The IPCCs recent report is again a huge body of work.  Chapter 3, for example, looks at the climate impacts of the 1.5 degree rise and has some pretty sobering reading. Alone it is nearly 250 pages long and 60 of those pages are references to supporting scientific study.  Once again it highlights the need to urgently bring our greenhouse gas emissions down.  It is difficult to highlight some of their conclusions without sounding melodramatic!  The climate is now changing.  This is no longer about vague possibilities sometime in the future.  In many respects it is changing faster than predicted; in fact, it seems to be running ahead of the “worst case” scenarios presented a few years ago.  The IPCC therefore stresses that we need to drive a significant turn-around in the next 12 years.

All sorts of statistics could be marshalled to illustrate our predicament.  The analogy that shocked me, however, regards the amount of extra heat going into the world’s oceans because of climate change.  Global warming has heated the oceans by the equivalent of one atomic bomb explosion every second for the last 150 years!

The tone of climate scientists has become more and more dire over the decades.  30 years ago we were warned that we had a few decades to sort this out.  That was probably the time when a sensible, planned transition could have brought us to a new economy that stood some chance of maintaining a stable climate.  By the end of the 1980s / early 1990s we might have got away with immediate action.  At the turn of the century we should have planned an emergency decarbonisation of society.  Today, even the emergency ending of fossil fuel use is unlikely to stop us experiencing at least some climate breakdown.  Prevarication must end – we need to get on with this!

Of course, the response of some is to deny reality – as ever.  But, as one of the IPCC scientists said, “you can deny gravity but if you walk off a cliff you are going to go down”.



Tuesday 8 January 2019

New year resolution, or rather revolution!

New year resolution revolution


2018 should have been a momentous year for important news.  I don’t mean Brexit, Donald Trump or the state of the economy – these are all second or third level issues.  The important news was all environmental. 

We’ve had warnings about the dire state of the environment for decades.  The effects are now becoming obvious and scientists the world over are issuing reports and statements to try to get world governments to pay attention.  Not that you’d know this from the news outlets.  The media seem more interested in Megan Markle having to open her own car door than they are in the livability of the planet we inhabit!  And, while you would need sharp eyes to spot this in the media, you might have found it even more difficult to see what politicians and leaders around the world were actually doing about the most important issues of our time.

Climate change, the extinction crisis and a rapidly declining environment have led to more than 15,000 scientists around the world to issue “Warningto humanity: a second notice”, possibly the most scientists to ever co-sign and formally support a published journal article, reinforcing the original warning of 1992.  Did you see this as front-page news?  Did you hear about it at all?!!

This invisibility in the media, and dereliction of duty by politicians has led to the growth of “extinction rebellion” a movement that is gaining strength.
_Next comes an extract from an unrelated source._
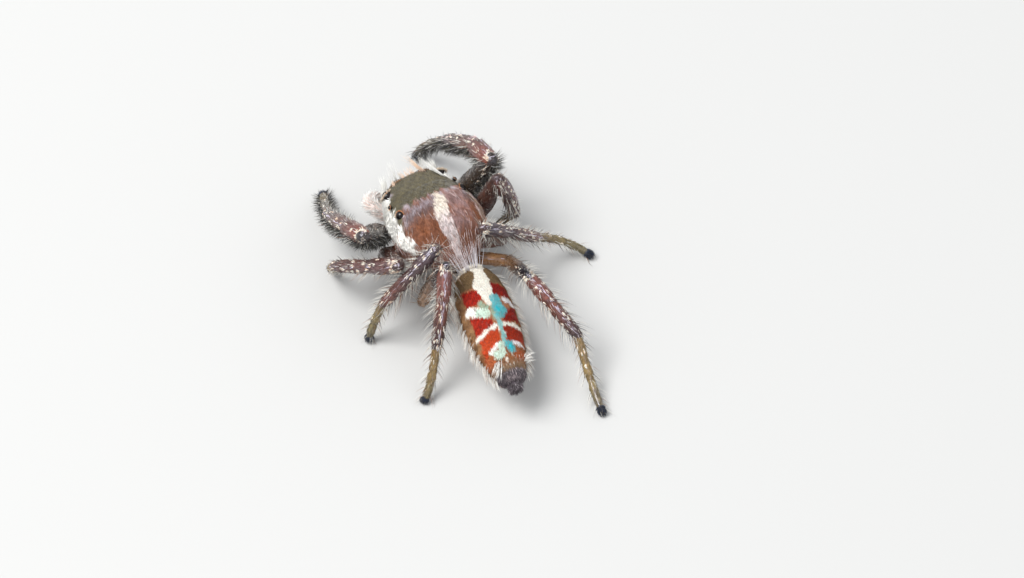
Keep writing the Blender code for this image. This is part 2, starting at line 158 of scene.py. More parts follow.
# The two furrows of the thorax: start and end along Y, depth and half width, then the place across
# at the start and how fast it changes towards the rear.
FURROW_START, FURROW_END, FURROW_DEPTH, FURROW_WIDTH = -1.3, -0.3, 0.035, 0.10
FURROW_ACROSS, FURROW_SLANT = 0.42, 0.35
# The height of the line inside the shell that humps and dips are measured away from.
SHELL_HEART = 1.5


def smooth(rows, at):
    """The values of the rows at many places, on a smooth curve through them."""
    rows, at = np.asarray(rows, float), np.asarray(at, float)
    places, values = rows[:, 0], rows[:, 1:]
    slopes = np.gradient(values, places, axis=0)
    after = np.clip(np.searchsorted(places, at), 1, len(places) - 1)
    low, high = places[after - 1], places[after]
    step = (high - low)[..., None]
    t = np.clip((at - low)[..., None] / step, 0, 1)
    return (
        values[after - 1] * (1 + 2 * t) * (1 - t) ** 2
        + slopes[after - 1] * step * t * (1 - t) ** 2
        + values[after] * t * t * (3 - 2 * t)
        + slopes[after] * step * t * t * (t - 1)
    )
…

They claim that governments and media together have broken their social contract with the public they should aim to serve.  Demonstrations are now happening around the world – maybe I’ve missed something, but I’ve heard hardly a whisper in the press.

The message of my generation to the younger generation is “we’ve had our fun now you can clear up the mess”.  Unsurprisingly, there are now many young people who are objecting to this and themselves starting a strong movement to call power to account.

Bella Lack (15 years old), for instance, gave an inspired talk at Chris Packham’s excellent “Walk for Wildlife” (10,000 people marching through London to deliver The People’s Manifesto for Wildlife to No 10, but the eyes of the media seem to have been elsewhere).  Bella rightly criticised older generations for removing the vibrancy of nature that all people have a right to expect.  

And the younger generation has found an international voice in Greta Thunberg, a 15 year old school student from Sweden.  Greta goes on regular school strikes because she feels that there is no point learning science if world leaders do not act on the science they already have.  Her powerful speech at the recent UN conference on climate change effectively told off the 200 world leaders in attendance. Virtually every line of her talk is quotable and I strongly recommend you follow this link and see her giving us all a well-deserved dressing down!  A key theme that again comes out in her TEDtalk is that she can’t work out why there isn’t a vast amount more discussion about the crisis we are in.  Indeed, why are we talking about anything else?  The media should be full of thoughts, discussions, actions and solutions instead of the soap operas, celebrity worship and political pantomimes that we seem to have to sit through.  It’s as though a world war is underway but no one is talking about it.  “You are not mature enough to tell it how it is.  Even that burden you leave to us children”.

Maybe it’s children that will eventually spur us into action.  Some people woke up in 2018, let’s see if the rest of the world rises from its slumber in 2019.  There  is little enough time left!